### Source data
______________________________

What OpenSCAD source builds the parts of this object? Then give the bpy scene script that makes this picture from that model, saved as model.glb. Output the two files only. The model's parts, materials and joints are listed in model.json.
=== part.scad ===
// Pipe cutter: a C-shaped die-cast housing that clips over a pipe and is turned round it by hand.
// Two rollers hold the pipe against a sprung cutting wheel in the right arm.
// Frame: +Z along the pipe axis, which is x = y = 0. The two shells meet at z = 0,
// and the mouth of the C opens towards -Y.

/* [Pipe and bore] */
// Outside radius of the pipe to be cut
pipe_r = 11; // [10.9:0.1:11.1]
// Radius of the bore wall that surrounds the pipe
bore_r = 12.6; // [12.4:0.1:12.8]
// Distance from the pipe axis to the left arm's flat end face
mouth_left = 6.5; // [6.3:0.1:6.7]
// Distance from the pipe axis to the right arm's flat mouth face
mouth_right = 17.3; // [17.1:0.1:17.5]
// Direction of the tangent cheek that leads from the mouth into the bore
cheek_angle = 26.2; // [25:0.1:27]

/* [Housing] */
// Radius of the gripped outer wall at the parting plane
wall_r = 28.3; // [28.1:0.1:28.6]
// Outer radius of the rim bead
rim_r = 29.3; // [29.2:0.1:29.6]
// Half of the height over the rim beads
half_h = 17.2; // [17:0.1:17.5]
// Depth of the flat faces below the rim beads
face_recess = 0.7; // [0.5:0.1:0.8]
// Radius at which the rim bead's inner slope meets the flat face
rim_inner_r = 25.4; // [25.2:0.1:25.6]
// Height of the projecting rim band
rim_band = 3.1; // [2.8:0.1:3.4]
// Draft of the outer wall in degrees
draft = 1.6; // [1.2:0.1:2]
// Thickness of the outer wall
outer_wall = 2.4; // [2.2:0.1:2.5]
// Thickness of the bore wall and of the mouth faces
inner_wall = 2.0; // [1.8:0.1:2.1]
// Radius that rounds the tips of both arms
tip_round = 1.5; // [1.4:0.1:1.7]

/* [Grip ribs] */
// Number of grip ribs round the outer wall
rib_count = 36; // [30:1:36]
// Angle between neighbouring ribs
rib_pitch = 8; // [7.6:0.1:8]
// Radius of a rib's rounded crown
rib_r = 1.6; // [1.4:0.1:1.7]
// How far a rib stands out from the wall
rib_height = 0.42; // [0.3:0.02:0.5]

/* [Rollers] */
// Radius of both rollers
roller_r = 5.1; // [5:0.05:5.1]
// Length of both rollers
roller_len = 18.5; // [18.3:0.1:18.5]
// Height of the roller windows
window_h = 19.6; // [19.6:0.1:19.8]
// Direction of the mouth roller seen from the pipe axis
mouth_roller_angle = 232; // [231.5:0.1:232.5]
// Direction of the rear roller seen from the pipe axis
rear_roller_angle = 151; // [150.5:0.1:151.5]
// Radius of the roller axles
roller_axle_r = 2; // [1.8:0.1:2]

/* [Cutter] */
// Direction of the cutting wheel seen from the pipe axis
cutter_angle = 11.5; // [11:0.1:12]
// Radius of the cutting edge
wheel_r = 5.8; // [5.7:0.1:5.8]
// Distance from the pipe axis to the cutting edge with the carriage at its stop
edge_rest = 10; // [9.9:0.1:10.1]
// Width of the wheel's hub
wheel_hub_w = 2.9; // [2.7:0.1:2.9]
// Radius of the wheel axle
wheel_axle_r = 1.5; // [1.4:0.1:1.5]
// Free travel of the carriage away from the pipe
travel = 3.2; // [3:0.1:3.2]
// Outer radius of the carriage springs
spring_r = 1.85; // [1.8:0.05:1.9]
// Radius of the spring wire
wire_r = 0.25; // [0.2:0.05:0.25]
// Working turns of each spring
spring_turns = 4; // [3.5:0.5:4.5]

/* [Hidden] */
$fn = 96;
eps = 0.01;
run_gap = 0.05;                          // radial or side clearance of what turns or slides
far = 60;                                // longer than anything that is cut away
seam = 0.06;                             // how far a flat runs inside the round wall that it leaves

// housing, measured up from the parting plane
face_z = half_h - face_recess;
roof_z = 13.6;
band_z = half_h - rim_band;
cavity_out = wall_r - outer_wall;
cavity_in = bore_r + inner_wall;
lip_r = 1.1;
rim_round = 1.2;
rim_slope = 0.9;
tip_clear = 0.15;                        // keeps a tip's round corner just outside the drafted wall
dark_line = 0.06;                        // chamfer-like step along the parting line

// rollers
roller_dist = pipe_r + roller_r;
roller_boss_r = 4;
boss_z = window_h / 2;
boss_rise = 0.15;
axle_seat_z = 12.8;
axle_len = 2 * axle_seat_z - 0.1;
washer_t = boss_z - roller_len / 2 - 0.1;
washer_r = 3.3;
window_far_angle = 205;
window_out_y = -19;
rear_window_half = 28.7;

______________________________

### Task requirements
Extract the complete listing above, reproducing each line exactly.

### Complete response
What OpenSCAD source builds the parts of this object? Then give the bpy scene script that makes this picture from that model, saved as model.glb. Output the two files only. The model's parts, materials and joints are listed in model.json.
=== part.scad ===
// Pipe cutter: a C-shaped die-cast housing that clips over a pipe and is turned round it by hand.
// Two rollers hold the pipe against a sprung cutting wheel in the right arm.
// Frame: +Z along the pipe axis, which is x = y = 0. The two shells meet at z = 0,
// and the mouth of the C opens towards -Y.

/* [Pipe and bore] */
// Outside radius of the pipe to be cut
pipe_r = 11; // [10.9:0.1:11.1]
// Radius of the bore wall that surrounds the pipe
bore_r = 12.6; // [12.4:0.1:12.8]
// Distance from the pipe axis to the left arm's flat end face
mouth_left = 6.5; // [6.3:0.1:6.7]
// Distance from the pipe axis to the right arm's flat mouth face
mouth_right = 17.3; // [17.1:0.1:17.5]
// Direction of the tangent cheek that leads from the mouth into the bore
cheek_angle = 26.2; // [25:0.1:27]

/* [Housing] */
// Radius of the gripped outer wall at the parting plane
wall_r = 28.3; // [28.1:0.1:28.6]
// Outer radius of the rim bead
rim_r = 29.3; // [29.2:0.1:29.6]
// Half of the height over the rim beads
half_h = 17.2; // [17:0.1:17.5]
// Depth of the flat faces below the rim beads
face_recess = 0.7; // [0.5:0.1:0.8]
// Radius at which the rim bead's inner slope meets the flat face
rim_inner_r = 25.4; // [25.2:0.1:25.6]
// Height of the projecting rim band
rim_band = 3.1; // [2.8:0.1:3.4]
// Draft of the outer wall in degrees
draft = 1.6; // [1.2:0.1:2]
// Thickness of the outer wall
outer_wall = 2.4; // [2.2:0.1:2.5]
// Thickness of the bore wall and of the mouth faces
inner_wall = 2.0; // [1.8:0.1:2.1]
// Radius that rounds the tips of both arms
tip_round = 1.5; // [1.4:0.1:1.7]

/* [Grip ribs] */
// Number of grip ribs round the outer wall
rib_count = 36; // [30:1:36]
// Angle between neighbouring ribs
rib_pitch = 8; // [7.6:0.1:8]
// Radius of a rib's rounded crown
rib_r = 1.6; // [1.4:0.1:1.7]
// How far a rib stands out from the wall
rib_height = 0.42; // [0.3:0.02:0.5]

/* [Rollers] */
// Radius of both rollers
roller_r = 5.1; // [5:0.05:5.1]
// Length of both rollers
roller_len = 18.5; // [18.3:0.1:18.5]
// Height of the roller windows
window_h = 19.6; // [19.6:0.1:19.8]
// Direction of the mouth roller seen from the pipe axis
mouth_roller_angle = 232; // [231.5:0.1:232.5]
// Direction of the rear roller seen from the pipe axis
rear_roller_angle = 151; // [150.5:0.1:151.5]
// Radius of the roller axles
roller_axle_r = 2; // [1.8:0.1:2]

/* [Cutter] */
// Direction of the cutting wheel seen from the pipe axis
cutter_angle = 11.5; // [11:0.1:12]
// Radius of the cutting edge
wheel_r = 5.8; // [5.7:0.1:5.8]
// Distance from the pipe axis to the cutting edge with the carriage at its stop
edge_rest = 10; // [9.9:0.1:10.1]
// Width of the wheel's hub
wheel_hub_w = 2.9; // [2.7:0.1:2.9]
// Radius of the wheel axle
wheel_axle_r = 1.5; // [1.4:0.1:1.5]
// Free travel of the carriage away from the pipe
travel = 3.2; // [3:0.1:3.2]
// Outer radius of the carriage springs
spring_r = 1.85; // [1.8:0.05:1.9]
// Radius of the spring wire
wire_r = 0.25; // [0.2:0.05:0.25]
// Working turns of each spring
spring_turns = 4; // [3.5:0.5:4.5]

/* [Hidden] */
$fn = 96;
eps = 0.01;
run_gap = 0.05;                          // radial or side clearance of what turns or slides
far = 60;                                // longer than anything that is cut away
seam = 0.06;                             // how far a flat runs inside the round wall that it leaves

// housing, measured up from the parting plane
face_z = half_h - face_recess;
roof_z = 13.6;
band_z = half_h - rim_band;
cavity_out = wall_r - outer_wall;
cavity_in = bore_r + inner_wall;
lip_r = 1.1;
rim_round = 1.2;
rim_slope = 0.9;
tip_clear = 0.15;                        // keeps a tip's round corner just outside the drafted wall
dark_line = 0.06;                        // chamfer-like step along the parting line

// rollers
roller_dist = pipe_r + roller_r;
roller_boss_r = 4;
boss_z = window_h / 2;
boss_rise = 0.15;
axle_seat_z = 12.8;
axle_len = 2 * axle_seat_z - 0.1;
washer_t = boss_z - roller_len / 2 - 0.1;
washer_r = 3.3;
window_far_angle = 205;
window_out_y = -19;
rear_window_half = 28.7;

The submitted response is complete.